Teachers union President Camille Zombro said she didn’t think Barnett would be “100 percent” on labor issues.”The fact is he’s a Republican and he comes from a perspective that differs from a more labor-oriented perspective. We understand that,” Zombro said.

“But the important thing with anyone in an elected position is they listen to and work effectively with stakeholders. We’re not just looking for ‘yes’ people,” she added.

The question is how Barnett plays that endorsement.

He also got the nod from the Republican Party this week. The last candidate to unseat a sitting school board member, John Lee Evans, talked up the teachers and their support big time in 2008. This definitely isn’t the first time that the teachers have opted for a Republican candidate, but how Barnett balances those two nods is worth watching.

“I told the teachers and the GOP the same thing,” Barnett told me in a text message. “That I wanted to restructure and reform the finances and management of SDUSD and direct more funds to the classroom.”

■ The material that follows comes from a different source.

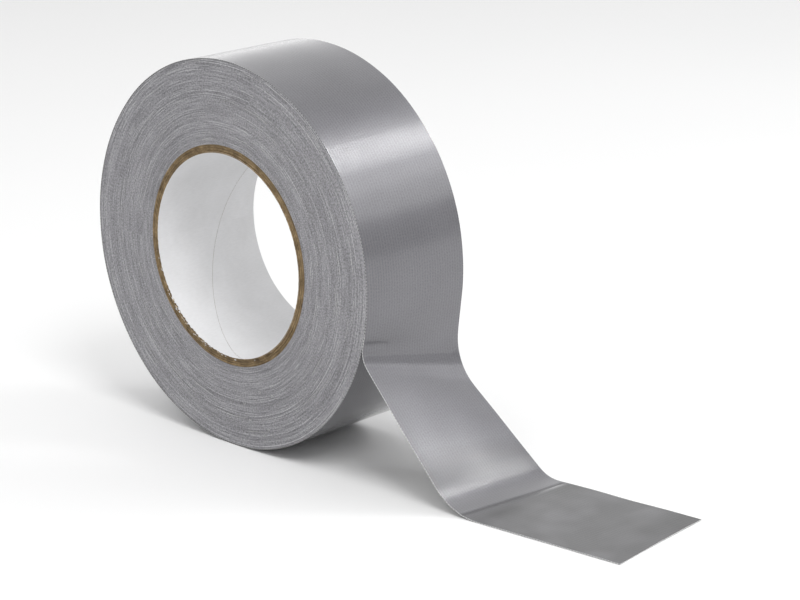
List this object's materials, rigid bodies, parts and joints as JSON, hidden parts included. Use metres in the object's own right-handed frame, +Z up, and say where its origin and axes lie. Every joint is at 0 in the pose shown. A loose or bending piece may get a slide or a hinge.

The fact that the union chose Barnett is even more interesting in light of the fact that it didn’t choose anyone in the race to replace another incumbent, Katherine Nakamura, who has also been unpopular with the union.

It shows that choosing Barnett wasn’t just a way to show it was peeved with de Beck.

So why didn’t the union pick anyone over Nakamura — including a seemingly labor-friendly candidate, Kevin Beiser, who teaches in a Sweetwater middle school? Beiser seemed positive on the issues, Zombro said, but he didn’t demonstrate knowledge of “our members and the issues we care about.”

“This is not an indication that Nakamura is someone that our members support,” Zombro added.